With Valverde cooling his jets in anticipation of Liège-Bastogne-Liège this coming weekend and Alaphilippe scrapping his planned appearance as he recuperates from digging into his mental and physical reserves at the world championships, the 2020 Flèche is set to see the crowning of a new “King of Huy.”
Among those set to go toe-to-toe in the hilltop sprint are Tour de France champ Tadej Pogačar (UAE Team Emirates), Marc Hirschi (Sunweb), hot off the back of a stellar Tour and world championship bronze medal, Ardennes specialist Dan Martin (Israel Start-Up Nation), and on-form puncheur Michał Kwiatkowski (Ineos Grenadiers).
Hirschi could be the main man to keep tabs on when the peloton hits the Mur for the final time. The Swissman is on a roll having attacked relentlessly through the Tour to take the “most combative rider” award and scoop a stage win, and was one of the first to kick in an effort to follow Alaphillipe when he launched his worlds-winning move on the steep climb of the Gallisterna on Sunday. Hirschi has never raced La Flèche before, but he’s got the momentum and the mojo to take a win.
If we’re talking about on-form Tour riders, it would be rude not to mention Pogačar. The Slovenian leads a strong team including Sergio Henao and Rui Costa, and seems capable of doing anything.

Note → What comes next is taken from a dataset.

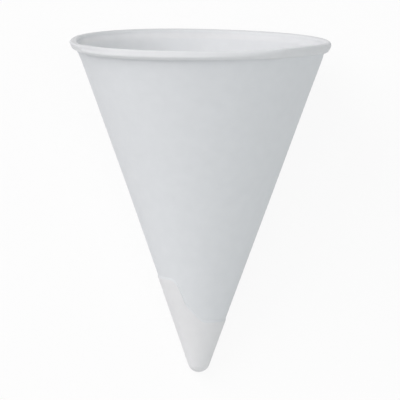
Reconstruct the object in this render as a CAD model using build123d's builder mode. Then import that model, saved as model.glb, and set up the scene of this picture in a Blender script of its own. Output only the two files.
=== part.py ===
# Cone paper cup with a rolled rim: one blank of paper, wound into a cone, lapped and glued up the
# back, wrapped once more round its tip, and rolled outwards at the rim.
# The cup lies on its side, as it comes to rest on a table: the nose and a short flat on the roll of
# the rim touch the table at Z = 0, the mouth faces +Y, and the glued lap, the heavier side, is
# underneath.
# The origin is on the table, below the middle of the cup. Lengths are in millimetres.

import os
from math import acos, asin, atan2, cos, degrees, hypot, radians, sin

from build123d import *

# Driving dimensions.
rim_diameter = 73.0
cup_height = 93.0
ply = 0.2
nose_radius = 3.1

# The rolled rim in section is a spiral of flats. Its outer flats keep the full radius, the next
# ones close in so that the sheet passes inside its own start, and the last ones are tucked in.
roll_radius = 0.98
roll_clearance = 0.05
flats_to_a_turn = 12
outer_flat_count = 9
closing_flat_count = 3
tucked_flat_count = 1

# The roll is pressed flat where it crosses the glued lap, by this much, and the cup rests there.
pressed_depth = 0.3

# The band inside the roll is crimped nearly upright, which leaves a crease round the inside.
crease_drop = 2.35
band_angle = 5.0

# The glued lap, measured round the rim, and the wing that wraps the tip once more. The wing's top
# edge leaves the lap high on the cup's left side, falls across the front, and stays low round the
# right side to the lap again. Its heights are slants, measured up the wall from where the wall
# would meet the axis. The fall is given as angles with the share of it that is done there.
# Angles are turned about the cup's axis from its upper side, towards +X.
lap_width = 15.0
lap_middle = 180.0
wing_high_slant = 34.4
wing_low_slant = 21.8
wing_fall = [(-45, 0), (-35, 0.1), (-30, 0.31), (-25, 0.56), (-18, 0.7), (-8, 0.83), (3, 0.95), (18, 1)]
wing_steps_beside_fall = 3

# Sections are drawn with X as the radius and Y as the height above the nose.
rim_radius = rim_diameter / 2
roll_centre = Vector(rim_radius - roll_radius, cup_height - roll_radius)
nose_centre = Vector(0, nose_radius)
inner_nose_radius = nose_radius - 2 * ply
outer_nose_radius = nose_radius - ply


def up_the_wall(angle):
    """The way up a wall that leans out from the axis by this angle."""
    return Vector(sin(radians(angle)), cos(radians(angle)))


def into_the_cup(angle):
    """The way from such a wall towards the axis, square to it."""
    return Vector(-cos(radians(angle)), sin(radians(angle)))


def roll_corner(flat, out):
    """The corner that ends this flat of the roll, this far out from the sheet's inner face."""
    closed = min(max(flat - outer_flat_count, 0) / closing_flat_count, 1)
    radius = roll_radius - closed * (ply + roll_clearance) - out
    angle = radians(180 - flat * 360 / flats_to_a_turn)
    return roll_centre + Vector(cos(angle), sin(angle)) * radius


# The band's inner face runs up into the roll, and the crease is at the foot of the band.
band_top = roll_corner(0, 0)
band_length = (band_top.Y - (cup_height - crease_drop)) / cos(radians(band_angle))
crease = band_top - up_the_wall(band_angle) * band_length

# The wall's inner face runs from the crease to the round inside of the nose.
reach = crease - nose_centre
wall_angle = degrees(acos(inner_nose_radius / hypot(reach.X, reach.Y)) - atan2(reach.Y, reach.X))

# How the cup lies: its axis rises by this angle, so that roll and nose both touch the table.
ring_reach = roll_centre - nose_centre
ring_span = hypot(ring_reach.X, ring_reach.Y)
resting_radius = roll_radius - pressed_depth
axis_rise = degrees(atan2(ring_reach.X, ring_reach.Y) + asin((resting_radius - nose_radius) / ring_span))
mouth_reach = ring_reach.Y * cos(radians(axis_rise)) + ring_reach.X * sin(radians(axis_rise))
nose_centre_y = (nose_radius - roll_radius - mouth_reach) / 2
axis_direction = Vector(0, cos(radians(axis_rise)), sin(radians(axis_rise)))
nose_tip = Vector(0, nose_centre_y, nose_radius) - axis_direction * nose_radius

# The cup's own plane stands square to its axis at the nose, and sections stand along the axis.
cup_plane = Plane(origin=nose_tip, x_dir=(1, 0, 0), z_dir=axis_direction)
section_plane = Plane(origin=nose_tip, x_dir=(1, 0, 0), z_dir=-cup_plane.y_dir)
cup_axis = Axis(nose_tip, axis_direction)


def sheet_face(out):
    """One face of the sheet in section, this far out from its inner face: nose, wall and roll."""
    nose = CenterArc(nose_centre, inner_nose_radius + out, -90, 90 - wall_angle)
    fold_angle = (wall_angle + band_angle) / 2
    fold = crease - into_the_cup(fold_angle) * (out / cos(radians(wall_angle - fold_angle)))
    flats = outer_flat_count + closing_flat_count + tucked_flat_count
    roll = Polyline(nose @ 1, fold, *[roll_corner(flat, out) for flat in range(flats + 1)])
    return nose @ 0, roll @ 1


def on_footprint(radius, angle):
    """A point on the cup's own plane, at an angle turned from the cup's upper side towards +X."""
    return (radius * sin(radians(angle)), -radius * cos(radians(angle)))


def wing_edge(angle, fallen):
    """A point on the wing's top edge, with this share of its fall done."""
    slant = wing_high_slant - fallen * (wing_high_slant - wing_low_slant)
    return on_footprint(slant * sin(radians(wall_angle)), angle)


def angles_between(first, last, steps):
    """Angles that divide the way from first to last, without first."""
    return [first + (last - first) * step / steps for step in range(1, steps + 1)]


# The glued ply lies on the outside of the wall and ends inside the roll. Its footprint is cut
# straight beyond the rim, where there is no paper.
beyond_the_rim = rim_diameter
glued_ply_top = roll_centre.Y - 0.6 * roll_radius
lap_angle = degrees(lap_width / rim_radius)
lap_start = lap_middle - lap_angle / 2
lap_end = lap_middle + lap_angle / 2

# The wing's top edge, from the lap's far side to its near side by way of the cup's upper side.
high_angles = angles_between(wing_fall[0][0], lap_end - 360, wing_steps_beside_fall)
low_angles = angles_between(wing_fall[-1][0], lap_start, wing_steps_beside_fall)
wing_top_edge = [wing_edge(angle, 0) for angle in reversed(high_angles)]
wing_top_edge += [wing_edge(angle, fallen) for angle, fallen in wing_fall]
wing_top_edge += [wing_edge(angle, 1) for angle in low_angles]

with BuildPart() as glued_ply:
    with BuildSketch(section_plane):
        with BuildLine():
            on_the_wall = CenterArc(nose_centre, outer_nose_radius, -90, 90 - wall_angle)
            outside = CenterArc(nose_centre, nose_radius, -90, 90 - wall_angle)
            length = (glued_ply_top - (on_the_wall @ 1).Y) / cos(radians(wall_angle))
            Polyline(
                on_the_wall @ 1,
                on_the_wall @ 1 + up_the_wall(wall_angle) * length,
                outside @ 1 + up_the_wall(wall_angle) * length,
                outside @ 1,
            )
            Line(outside @ 0, on_the_wall @ 0)
        make_face()
    revolve(axis=cup_axis)
    with BuildSketch(cup_plane):
        with BuildLine():
            Spline(wing_top_edge)
            Polyline(
                wing_top_edge[-1],
                on_footprint(beyond_the_rim, lap_start),
                on_footprint(beyond_the_rim, lap_end),
                wing_top_edge[0],
            )
        make_face()
    extrude(amount=cup_height, mode=Mode.INTERSECT)

# Where the roll is pressed flat, the sheet lies on the table with its full thickness.
with BuildPart() as pressed_sheet:
    with BuildSketch(section_plane):
        with BuildLine():
            Polyline(*[roll_corner(flat, 0) for flat in range(outer_flat_count + 1)], close=True)
        make_face()
    revolve(axis=cup_axis)
    Box(
        rim_diameter, 3 * cup_height, ply,
        align=(Align.CENTER, Align.CENTER, Align.MIN), mode=Mode.INTERSECT,
    )

with BuildPart() as cone_cup:
    with BuildSketch(section_plane):
        with BuildLine():
            inner_nose, inner_edge = sheet_face(0)
            outer_nose, outer_edge = sheet_face(ply)
            Line(inner_nose, outer_nose)
            Line(inner_edge, outer_edge)
        make_face()
    revolve(axis=cup_axis)
    add(glued_ply.part)
    add(pressed_sheet.part)
    with Locations((0, nose_centre_y + mouth_reach, 0)):
        Box(
            rim_diameter, 4 * roll_radius, roll_radius,
            align=(Align.CENTER, Align.CENTER, Align.MAX), mode=Mode.SUBTRACT,
        )

cone_cup.part.label = "cone_cup"

os.makedirs("parts", exist_ok=True)
export_step(cone_cup.part, "parts/cone_cup.step")
print("wall leans out by", round(wall_angle, 2), "degrees; axis rises by", round(axis_rise, 2), "degrees")
print("volume of paper", round(cone_cup.part.volume, 1), "mm3")
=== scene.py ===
# %% [markdown]
# # A cone paper cup
# The cup of a water cooler: one blank of white paper, wound into a cone, lapped and glued up the
# back, wrapped once more round its tip and rolled outwards at the rim. It can't stand on its tip,
# so it lies on its side, and the camera looks down on it as the photograph looks at it upright.
#
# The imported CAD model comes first. It fixes where the cup lies and how large it is, and the cup
# that is modelled here takes its place in the picture.

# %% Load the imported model
from math import acos, atan2, cos, degrees, exp, hypot, pi, radians, sin, tan

import bpy
from mathutils import Matrix, Vector


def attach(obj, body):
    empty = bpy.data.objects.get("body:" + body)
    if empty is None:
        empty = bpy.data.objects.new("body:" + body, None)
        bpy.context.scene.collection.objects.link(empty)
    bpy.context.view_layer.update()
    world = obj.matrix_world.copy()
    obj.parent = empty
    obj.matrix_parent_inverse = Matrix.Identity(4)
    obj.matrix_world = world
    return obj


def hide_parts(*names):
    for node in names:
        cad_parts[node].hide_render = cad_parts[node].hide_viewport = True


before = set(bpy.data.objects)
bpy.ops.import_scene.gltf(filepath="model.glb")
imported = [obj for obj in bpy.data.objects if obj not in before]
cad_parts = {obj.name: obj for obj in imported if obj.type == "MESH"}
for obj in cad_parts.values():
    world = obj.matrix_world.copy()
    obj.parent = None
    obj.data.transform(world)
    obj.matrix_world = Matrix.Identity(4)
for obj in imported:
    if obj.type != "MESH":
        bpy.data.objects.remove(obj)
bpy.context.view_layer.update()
mm = 0.001

# %% [markdown]
# ## The camera
# The photograph looks at the cup from a little above the plane of its mouth, through a long lens.
# The cup's axis rises from the table by the angle that lets its nose and its roll both touch, so
# the camera leans back from straight above by that angle less its own rise over the mouth.
# The camera is also turned very slightly, because the photographed cup leans to the right.

# %% Place the camera
axis_rise = radians(20.3265)
rise_over_mouth = radians(6.25)
lean_of_cup = radians(0.65)
camera_distance = 2.0
width_in_view = 111.68 * mm
looked_at = Vector((-0.17, -3.26, 14.18)) * mm

camera = bpy.data.objects.new("camera", bpy.data.cameras.new("camera"))
bpy.context.collection.objects.link(camera)
bpy.context.scene.camera = camera
camera.data.lens = camera.data.sensor_width * camera_distance / width_in_view
turned = Matrix.Rotation(axis_rise - rise_over_mouth, 4, "X") @ Matrix.Rotation(lean_of_cup, 4, "Z")
drawn_back = Matrix.Translation((0, 0, camera_distance))
camera.matrix_world = Matrix.Translation(looked_at) @ turned @ drawn_back
camera.data.clip_end = 10
print("camera lens in mm:", round(camera.data.lens))

# %% [markdown]
# ## The paper in section
# A cup like this is a figure of revolution, so its whole form is one line: the path of the paper
# from the middle of the nose up the wall, over the crease under the rim, and round the roll until
# its edge is tucked in. The wall is drawn in by a hair at mid height, as wound paper is, and it
# meets the crease over a fine ledge, which the crimp leaves. The line is drawn as radius and height
# above the nose, with the cup upright. It follows the face of the paper that is inside the cup, and
# that face ends up outside on the roll.

# %% The sizes of the cup
rim_radius = 36.5 * mm
cup_height = 93.0 * mm
ply = 0.2 * mm
nose_radius = 3.1 * mm
roll_radius = 0.98 * mm
roll_clearance = 0.05 * mm
crease_radius = 34.42 * mm
crease_height = 90.65 * mm
roll_centre = (rim_radius - roll_radius, cup_height - roll_radius)
inner_nose_radius = nose_radius - 2 * ply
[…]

After his aggressive move at the worlds and that Tour de France time trial, don’t rule the 22-year-old out of being first to the line atop the Mur.
Martin is the only one of the four favorites to have sat out the worlds as he nursed the fractured sacrum that plagued him throughout the Tour. However, with three podium finishes including the narrowest of losses to Valverde in 2017, the Irishman has the clout to deliver – provided he is fully recovered.
Kwiatkowski is another veteran of La Flèche having finished three times in the top-10. Along with Hirschi, the punchy Pole was one of the few able to initially respond to Alaphilippe’s winning kick in Imola, and is looking back to his Milano-Sanremo and words winning best.
Others to watch out for are GC stars Daniel Martinez (EF Pro Cycling) and Mikel Landa (Bahrain-McLaren), both not so well known for their one-day palmarès, but both packing three successful weeks at the Tour and boasting the explosivity needed to punch clear on the steepest ramps of the Huy.
2019 Tour winner Egan Bernal (Ineos Grenadiers) was originally slated to take the start, though the team has yet to confirm if the young Colombian is back to form after the back issues that led to his Tour de France collapse.
A host of youthful talents will be representing the U.S., including Sepp Kuss (Jumbo-Visma), Ian Garrison (Deceuninck-Quick-Step), Quinn Simmons (Trek-Segafredo), Matteo Jorgenson (Movistar), and Will Barta (CCC Team), along with veterans Alex Howes (EF Pro Cycling) and Ben King (NTT Pro Cycling).
How to watch
The race will be broadcast live on NBC Sports Gold in the U.S. and on FloBikes in Canada. Eurosport and GCN Race TV carry the action for viewers in Europe, which is scheduled to finish at around 16:30 CET / 10:30 ET.